A tiny smile spread across Elrond’s features. It would’ve been a great time for the floor to open up and swallow Lindir whole.
“Thank you,” Elrond said. He looked out at Thranduil, still pacing on the patio, then turned his attention back to Lindir. “You don’t seem like Thran’s type.”
“Oh, I’m not,” Lindir agreed, which was a mistake. His ears burned and he floundered for some way to recover. “He’s, um-- he’s way out of my league.” He flavored it with a laugh he hoped sounded more shy than anxious. 
Elrond didn’t say anything. He just sat there, studying him with his phone balanced in his hand. It buzzed. 
Linder blundered into: “Sorry,” because he didn’t know what else to say. Elrond’s phone buzzed again. “Should you--um-- that’s probably important. Sorry. Don’t mind me.”
Elrond set his phone face down on the table and took a sip of his coffee. “At the risk of sounding trite, what do you do? You said nothing during dinner.” 

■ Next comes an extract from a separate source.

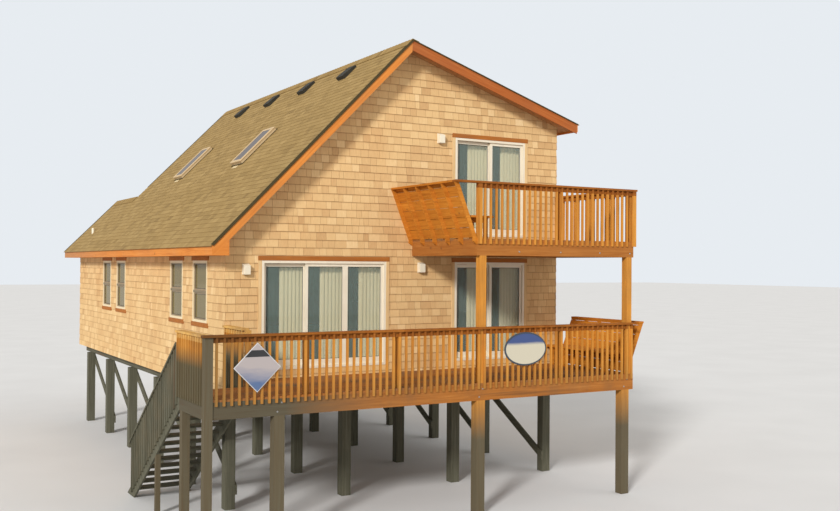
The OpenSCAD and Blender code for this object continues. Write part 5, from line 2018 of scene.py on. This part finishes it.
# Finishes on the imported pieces


@dataclass
class Dressing:
    """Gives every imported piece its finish."""

    plan: Plan
    lower_cap_z: float = 3.379
    upper_cap_z: float = 6.121
    lower_rail_x: float = -1.057
    upper_rail_x: float = 4.121
    rim_t: float = 0.038
    picket_lead: float = 0.046
    picket_pitch: float = 0.13
    deck_board_pitch: float = 0.146
    floor_board_pitch: float = 0.12
    soffit_board_pitch: float = 0.14
    bench_board_pitch: float = 0.192
    tread_pitch: float = 0.268
    stair_turn: float = -0.6
    # Cap colours: darker caps on the front rails, and a painted sunlit top on the side rails' caps.
    darker_cap: Colour = (0.55, 0.42, 0.36)
    painted_sunlit_cap: Colour = (1.2, 1.6, 2.6)
    # Painted shade: the right rake's boards are darker and redder than the left's.
    shaded_rake: Colour = (0.62, 0.50, 0.60)
    dark_cedar: Colour = (0.66, 0.58, 0.75)
    gold_cedar: Colour = (0.95, 0.80, 0.55)

    def build(self, nodes: dict[str, bpy.types.Object]) -> None:
        """Put each finish on its node.

        Args:
            nodes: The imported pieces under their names.
        """
        table = self.finishes()
        for name, node in nodes.items():
            if name not in table:
                continue
            node.data.materials.clear()
            node.data.materials.append(table[name].material())
            log.info("finished %s", name)

    def finishes(self) -> dict[str, Finish]:
        """Choose the finish of each node.

        Returns:
            The finish of each node.
        """
        return {**self._walls(), **self._trim(), **self._openings(), **self._base(),
                **self._decks(), **self._rails(), **self._benches(), **self._stair()}

    def _walls(self) -> dict[str, Finish]:
        """Board the walls and the roof's underside.

        Returns:
            The finish of each node.
        """
        sheathing = TimberFinish("wall_sheathing", SOFFIT_TONES, (0.2, 0.12, 0.06), Grain.Z)
        soffit = TimberFinish("soffit_boards", SOFFIT_TONES, (0.3, 0.2, 0.12), Grain.X,
                              row_pitch=(0.0, self.soffit_board_pitch, 0.0))
        table: dict[str, Finish] = {}
        for node in ("front_sill_wall", "front_wall_left", "front_wall_middle", "front_wall_right",
                     "front_gable", "left_wall", "right_wall", "wing_right_wall", "rear_wall",
                     "rear_gable"):
            table[node] = sheathing
        for node in ("main_roof_left", "main_roof_right", "wing_roof_left", "wing_roof_right"):
            table[node] = soffit
        return table

    def _trim(self) -> dict[str, Finish]:
        """Cut the rake and eave boards from cedar and finish the fittings on the roof.

        Returns:
            The finish of each node.
        """
        p = self.plan
        y = p.origin.y
        steep_turn = (0.0, math.atan(p.left_pitch), 0.0)
        shallow_turn = (0.0, -math.atan(p.right_pitch), 0.0)
        # The right rake takes darker, redder tones as painted shade.
        shaded_rake_tones = shaded(TRIM_TONES, self.shaded_rake)
        return {
            "left_rake_boards": TimberFinish(
                "cedar_left_rake", TRIM_TONES, (0.4, 0.2, 0.1), Grain.X, steep_turn),
            "right_rake_boards": TimberFinish(
                "cedar_right_rake", shaded_rake_tones, (0.3, 0.12, 0.06), Grain.X, shallow_turn),
            # The eave boards grey towards the rear end: painted shade.
            "eave_boards": TimberFinish(
                "cedar_eaves", TRIM_TONES, (0.36, 0.25, 0.17), Grain.X, weather=0.12,
                by_face=True, fades=(Fade("Y", y + 18.0, y + 7.0),)),
            "casing_boards": CASING,
            "skylight_curbs": SKYLIGHT_TAN,
            "skylight_glass": ROOF_PANE,
            "roof_vents": VENT_METAL,
            "vent_pipe": VINYL,
        }

    def _openings(self) -> dict[str, Finish]:
        """Finish the doors and windows.

        Returns:
            The finish of each node.
        """
        table: dict[str, Finish] = {"window_frames": WINDOW_CREAM, "window_glass": PANE}
        for node in ("wide_door_frame", "wide_door_slider", "pair_door_frame", "pair_door_slider",
                     "upper_door", "blind_headrails"):
            table[node] = VINYL
        for node in ("wide_slider_glass", "pair_slider_glass", "fixed_door_glass"):
            table[node] = DOOR_PANE
        return table

    def _base(self) -> dict[str, Finish]:
        """Weather the timber under the house, darkened with painted shade, and board the floors.

        Returns:
            The finish of each node.
        """
        x = self.plan.origin.x
        braces = TimberFinish("weathered_and_shaded_braces", GREY_TONES, WEATHER_GREY, Grain.Y)
        floor = TimberFinish("floor_boards", FLOOR_TONES, (0.25, 0.2, 0.15), Grain.X,
                             row_pitch=(0.0, self.floor_board_pitch, 0.0))
        return {
            "house_piles": TimberFinish("weathered_and_shaded_piles", GREY_TONES, WEATHER_GREY, Grain.Z),
            "pile_braces": braces,
            "floor_girders": braces,
            "ground_floor": floor,
            "upper_floor": floor,
            # Deck posts grey towards the ground and the left corner: weathering with painted shade.
            "deck_posts": TimberFinish(
                "deck_posts_timber", DECK_TONES, (0.088, 0.093, 0.066), Grain.Z,
                fades=(Fade("Z", 1.4, 2.35, 0.92), Fade("X", x + 0.2, x + 1.0, 0.92))),
        }

    def _decks(self) -> dict[str, Finish]:
        """Finish the decks' rims and boards, with the left corner greyed by weather and painted shade.

        Returns:
            The finish of each node.
        """
        o = self.plan.origin
        tones = shaded(DECK_TONES, self.dark_cedar)
        # The lower rim greys towards the left corner: weathering with painted shade.
        rim = TimberFinish(
            "lower_rim_timber", tones, (0.088, 0.090, 0.062), Grain.X, weather=0.35, by_face=True,
            fades=(Fade("X", o.x + 0.2, o.x + 2.4, 0.92),))
        # The deck boards grey heavily in patches: weathering with painted shade.
        boards = TimberFinish(
            "lower_deck_timber", tones, WEATHER_GREY, Grain.X, weather=0.6,
            row_start=(0.0, o.y - self.plan.deck_reach, 0.0),
            row_pitch=(0.0, self.deck_board_pitch, 0.0))
        return {
            "lower_deck_frame": rim,
            "landing_frame": rim,
            "lower_deck_boards": boards,
            "upper_deck_boards": boards,
            "upper_deck_frame": TimberFinish(
                "upper_rim_timber", tones, (0.28, 0.10, 0.03), Grain.X, by_face=True),
        }

    def _rails(self) -> dict[str, Finish]:
        """Finish the picket rails, with darker caps, and a painted sunlit top on the side rails' caps.

        Returns:
            The finish of each node.
        """
        x = self.plan.origin.x
        across, back = (self.picket_pitch, 0.0, 0.0), (0.0, self.picket_pitch, 0.0)
        return {
            # The front rail greys towards its left end and its foot: weathering with painted shade.
            "lower_front_rail": TimberFinish(
                "lower_rail_timber", DECK_TONES, (0.17, 0.12, 0.05), Grain.Z, weather=0.3,
                row_start=(x + self.lower_rail_x + self.rim_t - self.picket_lead, 0.0, 0.0),
                row_pitch=across, level_above=self.lower_cap_z, cap_shade=self.darker_cap,
                fades=(Fade("X", x - 1.1, x + 0.6, 0.7), Fade("Z", 2.4, 2.9, 0.4))),
            # The side rails grey towards the bottom below a lit top band: painted shade with some
            # weathering.
            "lower_side_rails": TimberFinish(
                "side_rail_timber", DECK_TONES, (0.092, 0.097, 0.062), Grain.Z, weather=0.3,
                row_pitch=back, level_above=self.lower_cap_z, level_grain=Grain.Y,
                cap_shade=self.painted_sunlit_cap, fades=(Fade("Z", 2.95, 3.3, 0.92),)),
            "upper_front_rail": TimberFinish(
                "upper_rail_timber", DECK_TONES, (0.3, 0.12, 0.05), Grain.Z,
                row_start=(x + self.upper_rail_x - self.picket_lead, 0.0, 0.0),
                row_pitch=across, level_above=self.upper_cap_z, cap_shade=self.darker_cap),
            "upper_right_rail": TimberFinish(
                "upper_side_rail_timber", DECK_TONES, (0.3, 0.12, 0.05), Grain.Z, row_pitch=back,
                level_above=self.upper_cap_z, level_grain=Grain.Y, cap_shade=self.darker_cap),
        }

    def _benches(self) -> dict[str, Finish]:
        """Finish the benches.

        Returns:
            The finish of each node.
        """
        bench = TimberFinish("bench_timber", shaded(DECK_TONES, self.gold_cedar), (0.30, 0.11, 0.02),
                             Grain.X, by_face=True, row_pitch=(0.0, 0.0, self.bench_board_pitch))
        return {node: bench for node in ("lower_bench_back", "lower_bench_seat",
                                         "upper_bench_back", "upper_bench_seat")}

    def _stair(self) -> dict[str, Finish]:
        """Weather the stair, darkened with painted shade.

        Returns:
            The finish of each node.
        """
        return {
            "stair_stringers": TimberFinish(
                "stair_timber", GREY_TONES, WEATHER_GREY, Grain.Y, turn=(self.stair_turn, 0.0, 0.0)),
            "stair_treads": TimberFinish(
                "tread_timber", GREY_TONES, WEATHER_GREY, Grain.X,
                row_pitch=(0.0, self.tread_pitch, 0.0)),
            "stair_rail": TimberFinish(
                "stair_rail_timber", GREY_TONES, (0.3, 0.2, 0.1), Grain.Z,
                row_pitch=(0.0, self.picket_pitch, 0.0)),
        }


# Studio


@dataclass
class Studio:
    """Plain floor, soft light and the camera, its turns in radians and its lens in millimetres."""

    camera_place: Size = (-9.7905, -23.428, 4.656)
    yaw: float = 0.527
    pitch: float = 0.010
    roll: float = 0.007
    lens: float = 42.39
    film_width: float = 36.0
    view_end: float = 500.0
    floor_size: float = 400.0
    floor_z: float = -0.002
    key: tuple[float, float] = (66.0, -50.0)
    key_strength: float = 2.9
    key_spread: float = 9.0
    fill: tuple[float, float] = (62.0, 52.0)
    fill_strength: float = 0.45
    fill_spread: float = 60.0
    air: Colour = (1.0, 1.0, 1.0)
    air_strength: float = 0.58
    backdrop: Colour = (0.80, 0.84, 0.88)

    def build(self) -> None:
        """Set the whole stage."""
        self._camera()
        self._floor()
        self._light("key_light", self.key, self.key_strength, self.key_spread)
        self._light("fill_light", self.fill, self.fill_strength, self.fill_spread)
        self._world()
        bpy.context.scene.view_settings.view_transform = "Standard"

    def _camera(self) -> None:
        """Put the camera at the photo's viewpoint."""
        level_part = math.cos(self.pitch)
        forward = Vector((math.sin(self.yaw) * level_part, math.cos(self.yaw) * level_part,
                          math.sin(self.pitch)))
        level = Vector((math.cos(self.yaw), -math.sin(self.yaw), 0.0))
        over = level.cross(forward)
        right = level * math.cos(self.roll) + over * math.sin(self.roll)
        up = right.cross(forward)
        data = bpy.data.cameras.new("camera")
        data.lens = self.lens
        data.sensor_width = self.film_width
        data.clip_end = self.view_end
        camera = bpy.data.objects.new("camera", data)
        turn = Matrix((right, up, -forward)).transposed()
        camera.matrix_world = Matrix.Translation(self.camera_place) @ turn.to_4x4()
        bpy.context.scene.collection.objects.link(camera)
        bpy.context.scene.camera = camera

    def _floor(self) -> None:
        """Lay a wide pale floor at the piles' feet."""
        Bench.clear()
        bpy.ops.mesh.primitive_plane_add(size=self.floor_size, location=(0.0, 0.0, self.floor_z))
        floor = Bench.settle("studio_floor")
        sketch = NodeSketch("pale_floor")
        shade = sketch.noise(sketch.place(), 0.4, detail=2.0)
        colour = sketch.ramp(shade, ((0.3, (0.72, 0.71, 0.69)), (0.7, (0.75, 0.74, 0.72))))
        floor.data.materials.append(sketch.finish(colour, 0.9, None, Specular_IOR_Level=0.1))

    def _light(self, name: str, turn: tuple[float, float], strength: float, spread: float) -> None:
        """Hang one soft light.

        Args:
            name: Name of the light.
            turn: How far it is turned about X and then about Z, in degrees.
            strength: How bright it is.
            spread: How wide it looks, in degrees.
        """
        data = bpy.data.lights.new(name, "SUN")
        data.energy = strength
        data.angle = math.radians(spread)
        lamp = bpy.data.objects.new(name, data)
        lamp.rotation_euler = (math.radians(turn[0]), 0.0, math.radians(turn[1]))
        bpy.context.scene.collection.objects.link(lamp)

    def _world(self) -> None:
        """Light the house evenly all round, with a pale backdrop for the camera and the glass."""
        world = bpy.data.worlds.new("studio_world")
        bpy.context.scene.world = world
        world.use_nodes = True
        tree = world.node_tree
        tree.nodes.clear()
        output = tree.nodes.new("ShaderNodeOutputWorld")
        light = tree.nodes.new("ShaderNodeBackground")
        light.inputs["Color"].default_value = (*self.air, 1.0)
        light.inputs["Strength"].default_value = self.air_strength
        shown = tree.nodes.new("ShaderNodeBackground")
        shown.inputs["Color"].default_value = (*self.backdrop, 1.0)
        path = tree.nodes.new("ShaderNodeLightPath")
        seen = tree.nodes.new("ShaderNodeMath")
        seen.operation = "MAXIMUM"
        tree.links.new(path.outputs["Is Camera Ray"], seen.inputs[0])
        tree.links.new(path.outputs["Is Transmission Ray"], seen.inputs[1])
        chosen = tree.nodes.new("ShaderNodeMixShader")
        tree.links.new(seen.outputs[0], chosen.inputs[0])
        tree.links.new(light.outputs[0], chosen.inputs[1])
        tree.links.new(shown.outputs[0], chosen.inputs[2])
        tree.links.new(chosen.outputs[0], output.inputs["Surface"])


def save_sizes() -> None:
    """Update the scene's view layer.
    """
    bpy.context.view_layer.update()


def main() -> None:
    """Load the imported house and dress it."""
    logging.basicConfig(level=logging.INFO, format="%(name)s: %(message)s")
    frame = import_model()
    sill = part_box("front_sill_wall")[0]
    plan = Plan(origin=Vector((sill.x, sill.y, 0.0)))
    Dressing(plan).build(frame["nodes"])
    walls, roof = WallShingles(plan), RoofCovering(plan)
    for part in (walls, roof, Blinds(plan), DoorFittings(plan), WindowSashes(plan, walls),
                 SkylightDressing(plan, roof), WallLamps(plan), RailBoards(plan), Bolts(plan),
                 Studio()):
        part.build()
        log.info("built %s", type(part).__name__)
    save_sizes()


if __name__ == "__main__":
    main()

Lindir’s head emptied. A few moths might have flown out of it. He felt sure a tumbleweed blew through. Don’t say barista. Don’t say barista. Don’t you dare say you’re a barista.
“Music.”
No. That’s worse. Oh Elbereth, that’s so much worse! Why would you say that?
Elrond looked surprised again. “Music?” He echoed.
“Not really,” Lindir amended. “Kind of. Sort of. It isn’t really a thing. A thing-thing. I mean--” 
“--Not really, kind of music?”
Valar, why wasn’t the floor swallowing him yet? Could he just disappear? A wild fantasy about a meteor falling from the sky to squash him into Lindir-soup suddenly struck him. That would be nice.
“It isn’t a career. I’m not anybody. I just write things-- and um, and play. What--what about you? I mean. That’s a stupid question. Obviously you’re a CEO…”
Elrond rescued before he could embarrass himself further. “I enjoy music as well. I must confess I’m not much good at making it. And I am a great lover of books.”
Despite himself, Lindir lit up. “What kind of books?”
-
“My apologies. That took far longer than I had expected.” Thranduil grazed his hand along the curve of Lindir’s neck. Lindir, habitually, leaned into it.
Elrond picked his phone back up and checked on that text. “No harm done. Lindir kept me company.”
Thranduil looked shocked.
“Did he?”
Elrond simply hummed and stood. He bent to write the check for dinner before Thranduil could beat him to it. “It is very late, mellon nin. But perhaps we can continue this conversation at a later date. I will have Glorfindel call you to arrange it.” He rebuttoned his burgundy suit jacket and, on his way out, said: “He’s very charming, Thranduil. Keep that one.”
Once Elrond was gone, Thranduil turned to Lindir with a withering glare.
“I just said his suit looked nice,” Lindir mumbled. 
“His suit is burgundy,” Thranduil exclaimed with abject horror. “I have been trying to rid him of that dreadful thing for an Age.”
“Sorry.”
Yeah that’s part of the really garbled first chapter. I have most of an outline & planned a lot of scenes. It’s mostly just really gay self-indulgent fluffy garbage lmao. I’ll get around to actually posting the thing one of these days, but I really want to finish And the Stars Shine the Same first!